[Excerpt from a dataset]
======

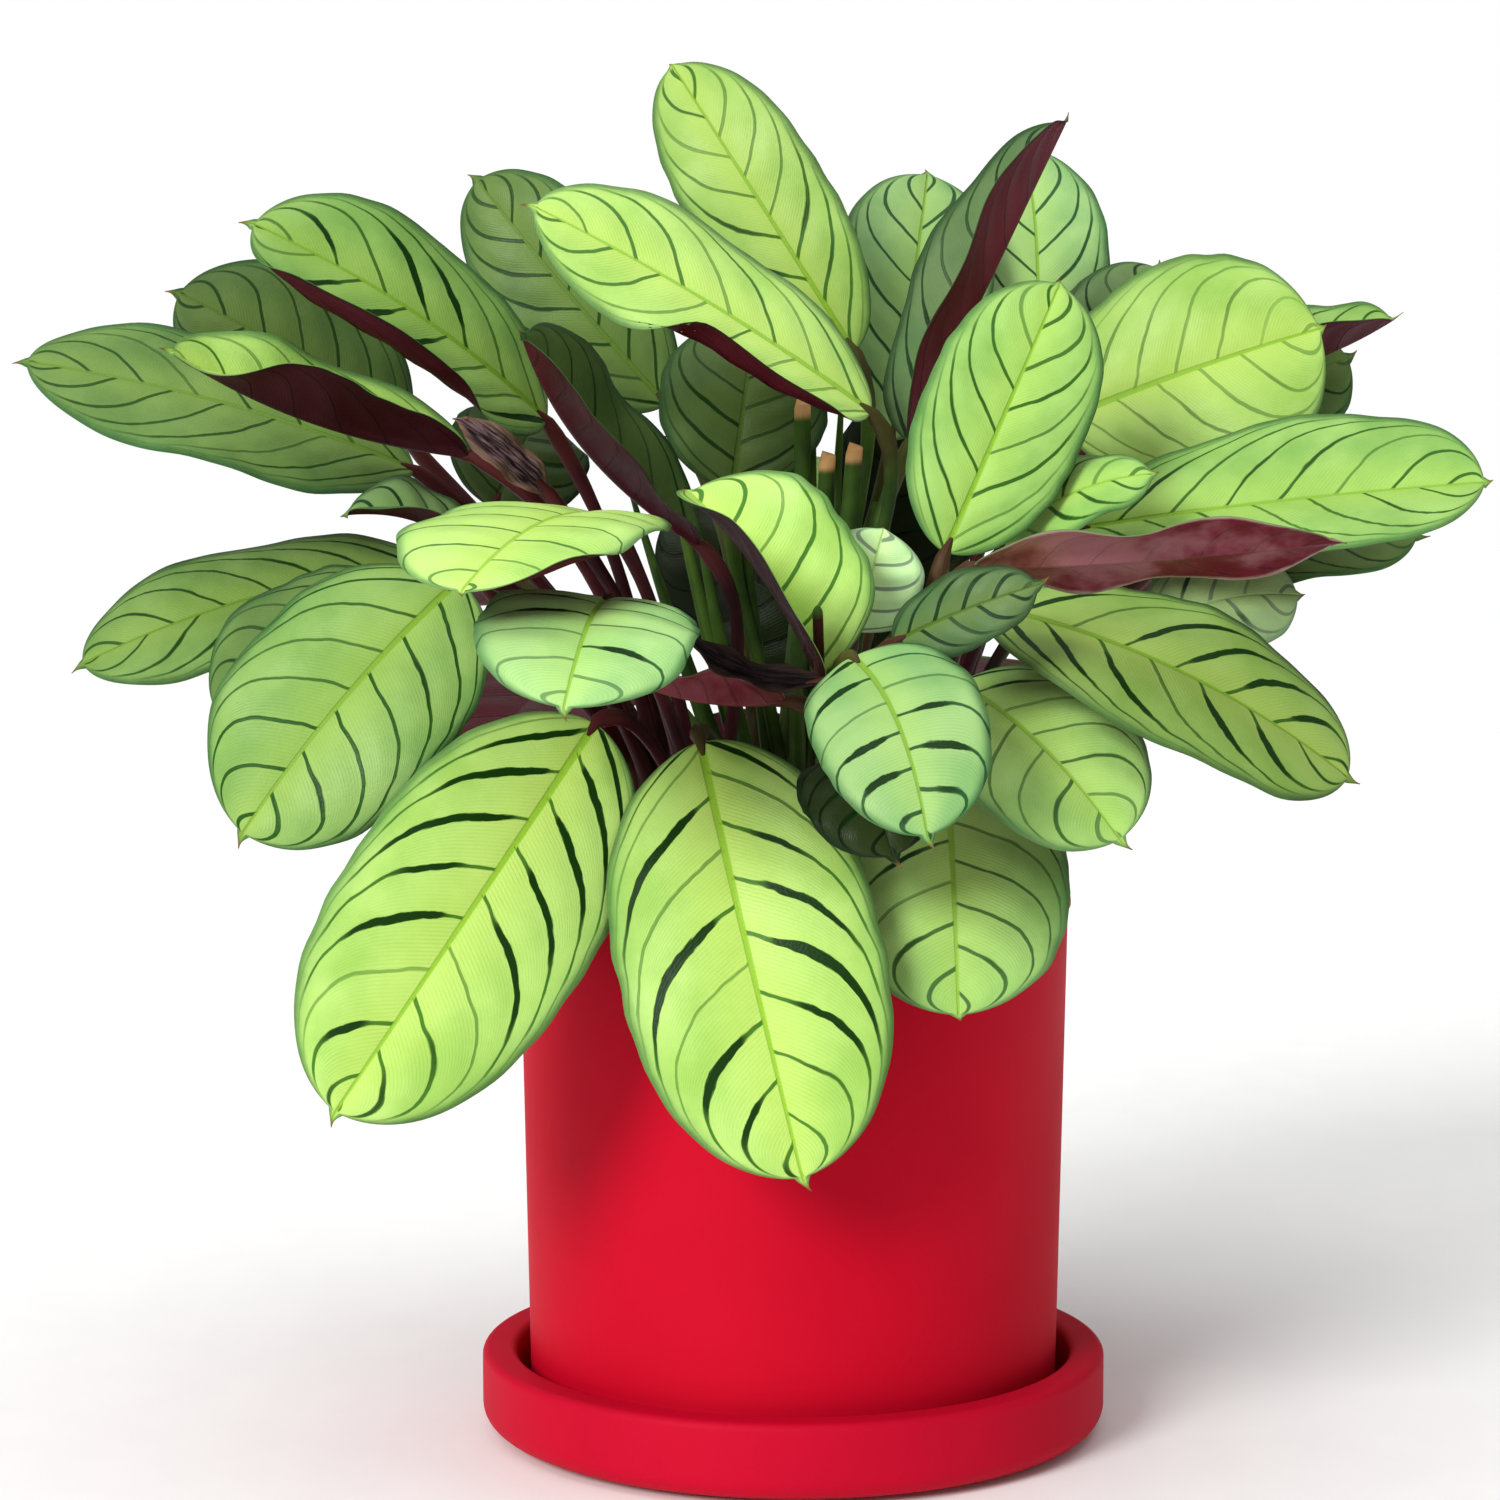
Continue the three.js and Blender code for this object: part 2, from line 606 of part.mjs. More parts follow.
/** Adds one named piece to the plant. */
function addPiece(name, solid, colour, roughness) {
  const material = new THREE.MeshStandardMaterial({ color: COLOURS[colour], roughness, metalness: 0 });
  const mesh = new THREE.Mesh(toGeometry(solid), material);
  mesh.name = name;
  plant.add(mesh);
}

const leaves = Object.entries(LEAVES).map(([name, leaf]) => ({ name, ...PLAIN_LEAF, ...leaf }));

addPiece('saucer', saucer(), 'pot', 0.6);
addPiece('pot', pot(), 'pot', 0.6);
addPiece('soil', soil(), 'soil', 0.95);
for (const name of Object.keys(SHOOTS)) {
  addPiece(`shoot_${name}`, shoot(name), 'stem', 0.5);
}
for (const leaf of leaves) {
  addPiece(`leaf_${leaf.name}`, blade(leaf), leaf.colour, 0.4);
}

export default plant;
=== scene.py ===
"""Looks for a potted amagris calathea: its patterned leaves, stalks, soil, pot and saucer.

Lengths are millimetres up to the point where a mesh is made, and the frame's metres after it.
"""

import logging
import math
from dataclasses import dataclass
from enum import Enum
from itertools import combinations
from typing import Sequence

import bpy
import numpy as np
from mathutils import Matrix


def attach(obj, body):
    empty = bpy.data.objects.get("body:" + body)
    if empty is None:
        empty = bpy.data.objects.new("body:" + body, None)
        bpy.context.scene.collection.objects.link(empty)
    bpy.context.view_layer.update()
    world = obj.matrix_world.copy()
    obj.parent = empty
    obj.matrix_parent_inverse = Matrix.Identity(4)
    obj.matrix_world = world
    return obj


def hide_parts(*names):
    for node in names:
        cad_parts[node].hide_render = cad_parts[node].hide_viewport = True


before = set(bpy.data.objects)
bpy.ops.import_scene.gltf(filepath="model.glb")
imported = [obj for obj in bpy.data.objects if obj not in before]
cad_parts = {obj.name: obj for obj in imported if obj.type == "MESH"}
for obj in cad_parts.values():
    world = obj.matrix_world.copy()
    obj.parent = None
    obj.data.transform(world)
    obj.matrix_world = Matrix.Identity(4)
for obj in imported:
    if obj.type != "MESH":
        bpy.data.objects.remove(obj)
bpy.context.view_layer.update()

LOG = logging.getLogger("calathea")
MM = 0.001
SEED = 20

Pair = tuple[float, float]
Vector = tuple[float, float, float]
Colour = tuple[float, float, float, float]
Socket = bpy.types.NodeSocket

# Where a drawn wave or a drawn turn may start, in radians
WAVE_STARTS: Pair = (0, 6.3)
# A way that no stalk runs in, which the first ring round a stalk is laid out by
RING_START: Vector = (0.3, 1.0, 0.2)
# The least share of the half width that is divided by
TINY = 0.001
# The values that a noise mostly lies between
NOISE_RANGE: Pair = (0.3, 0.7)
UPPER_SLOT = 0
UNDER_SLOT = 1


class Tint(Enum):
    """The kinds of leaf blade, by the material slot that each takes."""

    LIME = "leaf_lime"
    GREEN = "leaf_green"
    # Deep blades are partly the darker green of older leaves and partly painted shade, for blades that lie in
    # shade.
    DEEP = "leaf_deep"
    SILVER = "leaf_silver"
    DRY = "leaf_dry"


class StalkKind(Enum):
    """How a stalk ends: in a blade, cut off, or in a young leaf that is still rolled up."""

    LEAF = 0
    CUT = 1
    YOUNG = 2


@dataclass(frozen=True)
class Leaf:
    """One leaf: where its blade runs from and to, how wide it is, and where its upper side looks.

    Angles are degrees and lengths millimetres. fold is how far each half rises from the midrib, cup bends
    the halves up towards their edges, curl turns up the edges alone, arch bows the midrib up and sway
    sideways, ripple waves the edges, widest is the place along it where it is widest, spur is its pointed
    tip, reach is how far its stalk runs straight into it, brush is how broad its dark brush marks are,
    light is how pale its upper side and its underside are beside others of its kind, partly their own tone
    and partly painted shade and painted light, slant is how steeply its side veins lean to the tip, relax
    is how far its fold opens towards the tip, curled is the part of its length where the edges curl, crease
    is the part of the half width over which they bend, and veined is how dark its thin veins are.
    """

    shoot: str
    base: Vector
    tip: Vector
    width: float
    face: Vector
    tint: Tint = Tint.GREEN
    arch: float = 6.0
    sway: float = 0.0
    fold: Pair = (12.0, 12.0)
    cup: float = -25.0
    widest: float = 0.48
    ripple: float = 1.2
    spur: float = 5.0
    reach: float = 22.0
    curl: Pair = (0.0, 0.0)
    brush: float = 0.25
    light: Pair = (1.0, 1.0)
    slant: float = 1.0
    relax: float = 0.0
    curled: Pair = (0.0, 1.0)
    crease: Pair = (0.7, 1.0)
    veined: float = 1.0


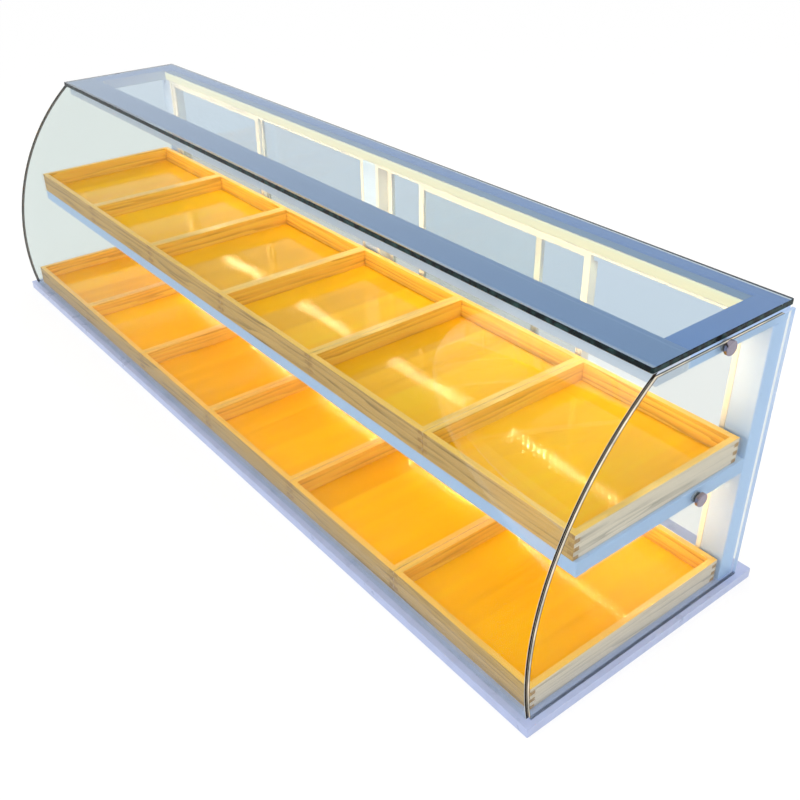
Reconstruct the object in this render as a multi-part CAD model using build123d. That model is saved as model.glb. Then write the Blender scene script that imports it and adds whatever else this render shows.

======

Start with the line that contains "addPiece('saucer', saucer(), 'pot', 0.6);" and end with the line that contains "if empty is"; give those lines again exactly, and no others.

> [COMPLETED EXERCISE]
addPiece('saucer', saucer(), 'pot', 0.6);
addPiece('pot', pot(), 'pot', 0.6);
addPiece('soil', soil(), 'soil', 0.95);
for (const name of Object.keys(SHOOTS)) {
  addPiece(`shoot_${name}`, shoot(name), 'stem', 0.5);
}
for (const leaf of leaves) {
  addPiece(`leaf_${leaf.name}`, blade(leaf), leaf.colour, 0.4);
}

export default plant;
=== scene.py ===
"""Looks for a potted amagris calathea: its patterned leaves, stalks, soil, pot and saucer.

Lengths are millimetres up to the point where a mesh is made, and the frame's metres after it.
"""

import logging
import math
from dataclasses import dataclass
from enum import Enum
from itertools import combinations
from typing import Sequence

import bpy
import numpy as np
from mathutils import Matrix


def attach(obj, body):
    empty = bpy.data.objects.get("body:" + body)
    if empty is None:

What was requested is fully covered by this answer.